#Lecture- "Dublin Bay, the Cradle of Yacht Racing-Rewriting the Story of our Sport", a public lecture by Hal Sisk, yachting historian is to be held next Thursday 3 April (8pm) at the Poolbeg Boat and Yacht Club, Ringsend in Dublin 4.
This is the final lecture of the Members of Glenua & Friends 2013-14 series held in the Ringsend venue from where there is a lecture entrance fee of €5 in aid of RNLI. For further details contact: 087 2129614.
The current series was very well attended and the organisers wish to thank you for your valuable support in that regard. Lectures will return in October and no doubt bringing more fascinating topics in the cosy surroundings of the Poolbeg clubhouse and bar.

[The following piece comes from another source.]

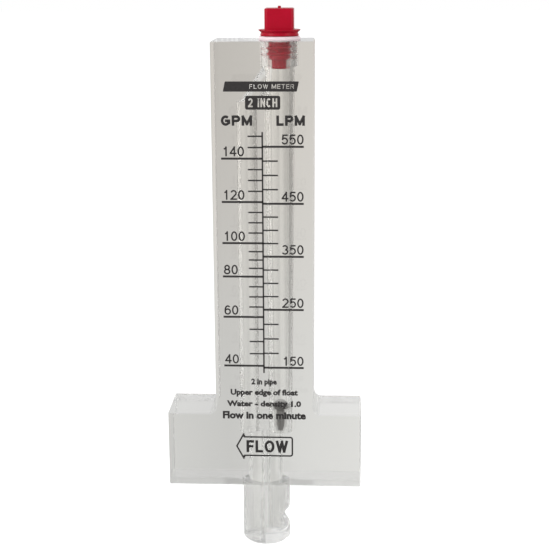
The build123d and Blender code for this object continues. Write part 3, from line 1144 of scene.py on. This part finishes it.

Returning to the final lecture of this season, the topic of the amateur sport of sailing, as we know it, first emerged, not in Holland, not in Cowes, and not even in Cork, but right here in Dublin Bay!
Earlier "yachting" episodes used entirely professional crews, and the yacht owners and friends were little more than passengers. But from the 1850s in Dublin Bay the sport developed with active leisure sailors actually learning to sail and race their yachts themselves, as we all do today. And for two decades, 1855 to 1875, Dubliners led the world in shaping the sport, including setting the original rules, and also introducing such innovations as offshore and singlehanded racing.
With many illustrations from the paintings and photographs of the period, yachting historian Hal Sisk will show how much of a challenge it was to be the pioneers, and in what kind of yachts they sailed.
Hal's restorations of the classic yachts Vagrant and Peggy Bawn are exemplary in authenticity, and he has entertained audiences in five continents with his enthusiastic presentations.